WHAT NEEDS TO BE DONE >> Present the following data again exactly as it is shown.

>> start SOURCE DATA

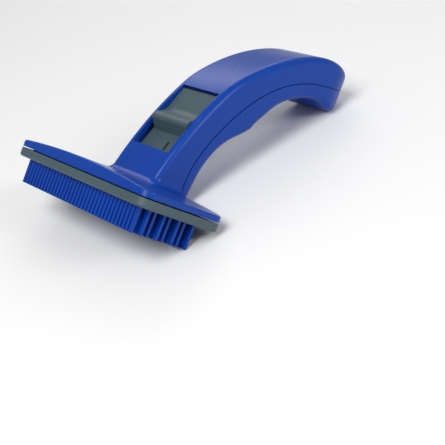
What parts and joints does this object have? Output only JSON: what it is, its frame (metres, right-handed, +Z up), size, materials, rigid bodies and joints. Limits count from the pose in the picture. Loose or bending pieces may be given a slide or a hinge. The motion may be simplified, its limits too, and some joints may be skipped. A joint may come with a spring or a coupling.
{
  "type": "self-cleaning grooming comb",
  "caption": "Pet grooming comb with a wide head of rigid plastic pins on an arched handle; a thumb slider pushes an ejector plate down the pins to clear the hair.",
  "frame": {"origin": "on the table under the middle of the comb as it lies at rest on its rear pin tips and its tail", "axes": "+X along the head, +Y from the head towards the handle's tail, +Z up from the table"},
  "size_m": [0.1, 0.1574, 0.0415],
  "materials": {
    "blue_shell_plastic": "moulded, glossy, lightly textured",
    "blue_pin_plastic": "moulded, glossy",
    "grey_plastic": "moulded, satin",
    "steel": "plain"
  },
  "bodies": {
    "comb": {"base_plate_screws": "steel", "comb_strip_1_left": "blue_pin_plastic", "comb_strip_1_right": "blue_pin_plastic", "comb_strip_2": "blue_pin_plastic", "comb_strip_3": "blue_pin_plastic", "comb_strip_4": "blue_pin_plastic", "comb_strip_5": "blue_pin_plastic", "comb_strip_6": "blue_pin_plastic", "comb_strip_7": "blue_pin_plastic", "comb_strip_8": "blue_pin_plastic", "lower_shell": "blue_shell_plastic", "pin_base_plate": "blue_shell_plastic", "upper_shell": "blue_shell_plastic"},
    "slider": {"slider_carriage": "grey_plastic", "thumb_pad": "grey_plastic", "cross_pin": "steel"},
    "ejector": {"ejector_plate": "grey_plastic"}
  },
  "joints": [
    {"name": "slider_slide", "type": "slide", "parent": "comb", "child": "slider", "axis": [0, -0.923, -0.3848], "range_m": [0, 0.011]},
    {"name": "ejector_slide", "type": "slide", "parent": "comb", "child": "ejector", "axis": [0, -0.698, -0.7161], "range_m": [0, 0.01012]}
  ],
  "couplings": [
    {"joint": "ejector_slide", "follows": "slider_slide", "ratio": 0.91982}
  ]
}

>> end SOURCE DATA

EXERCISE ANSWER >>
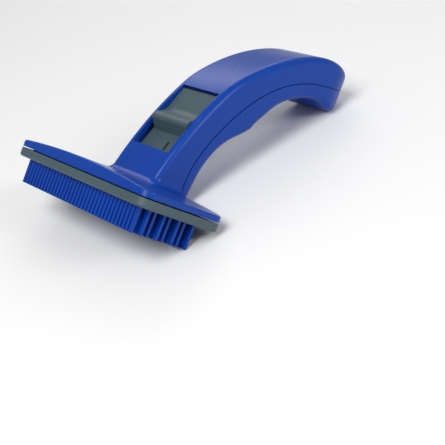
What parts and joints does this object have? Output only JSON: what it is, its frame (metres, right-handed, +Z up), size, materials, rigid bodies and joints. Limits count from the pose in the picture. Loose or bending pieces may be given a slide or a hinge. The motion may be simplified, its limits too, and some joints may be skipped. A joint may come with a spring or a coupling.
{
  "type": "self-cleaning grooming comb",
  "caption": "Pet grooming comb with a wide head of rigid plastic pins on an arched handle; a thumb slider pushes an ejector plate down the pins to clear the hair.",
  "frame": {"origin": "on the table under the middle of the comb as it lies at rest on its rear pin tips and its tail", "axes": "+X along the head, +Y from the head towards the handle's tail, +Z up from the table"},
  "size_m": [0.1, 0.1574, 0.0415],
  "materials": {
    "blue_shell_plastic": "moulded, glossy, lightly textured",
    "blue_pin_plastic": "moulded, glossy",
    "grey_plastic": "moulded, satin",
    "steel": "plain"
  },
  "bodies": {
    "comb": {"base_plate_screws": "steel", "comb_strip_1_left": "blue_pin_plastic", "comb_strip_1_right": "blue_pin_plastic", "comb_strip_2": "blue_pin_plastic", "comb_strip_3": "blue_pin_plastic", "comb_strip_4": "blue_pin_plastic", "comb_strip_5": "blue_pin_plastic", "comb_strip_6": "blue_pin_plastic", "comb_strip_7": "blue_pin_plastic", "comb_strip_8": "blue_pin_plastic", "lower_shell": "blue_shell_plastic", "pin_base_plate": "blue_shell_plastic", "upper_shell": "blue_shell_plastic"},
    "slider": {"slider_carriage": "grey_plastic", "thumb_pad": "grey_plastic", "cross_pin": "steel"},
    "ejector": {"ejector_plate": "grey_plastic"}
  },
  "joints": [
    {"name": "slider_slide", "type": "slide", "parent": "comb", "child": "slider", "axis": [0, -0.923, -0.3848], "range_m": [0, 0.011]},
    {"name": "ejector_slide", "type": "slide", "parent": "comb", "child": "ejector", "axis": [0, -0.698, -0.7161], "range_m": [0, 0.01012]}
  ],
  "couplings": [
    {"joint": "ejector_slide", "follows": "slider_slide", "ratio": 0.91982}
  ]
}